Trump himself also waived the Jones Act for Puerto Rico in 2017, after Hurricane Maria hit the island—though the waiver only lasted for 10 days.

In fact, Puerto Rico provides a perfect example of why the Jones Act is counterproductive even in peacetime. The law makes Puerto Rico pay more for liquefied natural gas (LNG) than its neighbor, the Dominican Republic. There currently exists no LNG tanker compliant with the Jones Act, so even though the Dominican Republic can buy LNG from the U.S., Puerto Rico—a U.S. territory—must buy its LNG from foreign sources, including Russia.

“I introduced the Open America’s Waters Act last year to repeal the Jones Act, which raises the cost of energy and goods on consumers,” Sen. Mike Lee (R–Utah) posted on X in response to the news that Trump was considering a waiver. “Chucking this outdated policy would be a great step to alleviate fuel prices for American families.”

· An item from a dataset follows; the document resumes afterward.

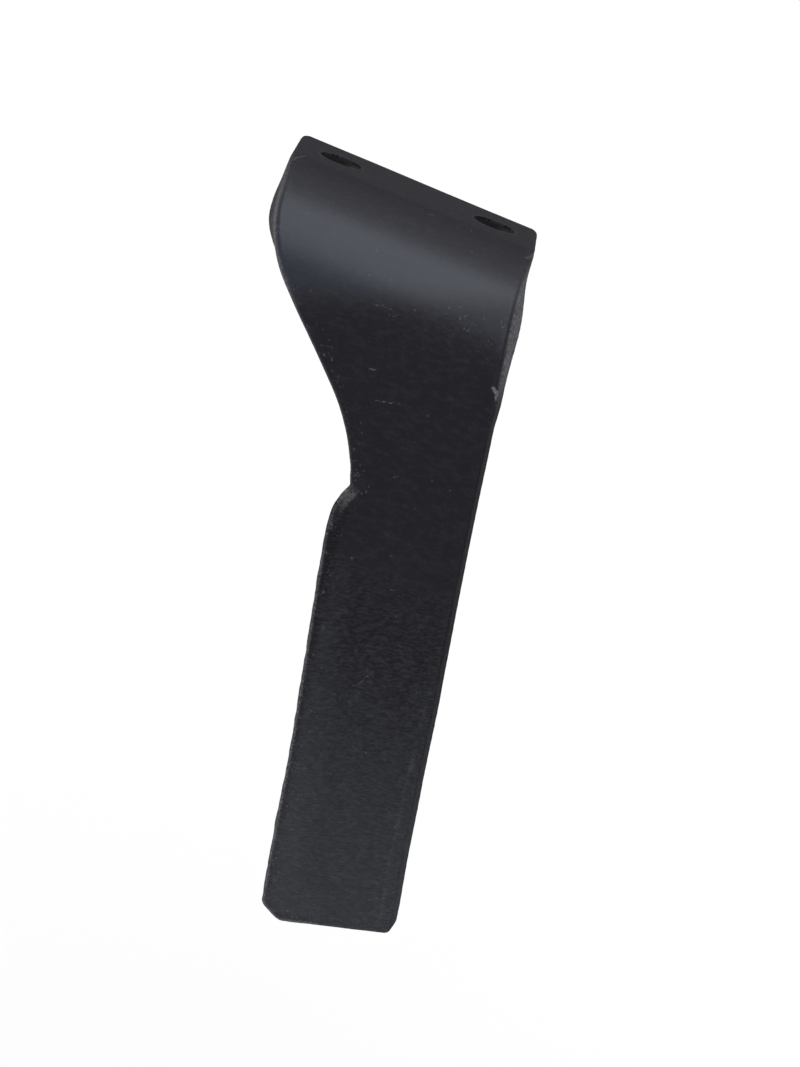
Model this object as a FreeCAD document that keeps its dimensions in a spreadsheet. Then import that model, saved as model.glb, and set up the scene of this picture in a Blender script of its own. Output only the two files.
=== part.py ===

In fact, Lee has advocated repealing the Jones Act for several years. The current oil shock provides the perfect excuse to do so.

“The decrepit Jones Act fleet makes it cost prohibitive to move products from Gulf Coast refineries to the Northeast or the West Coast,” The Washington Post editorial board wrote Monday. “The Trump administration is reportedly considering waiving the law, and there is already legislation introduced in Congress to repeal it. That’s a great idea regardless of anything happening with Iran.”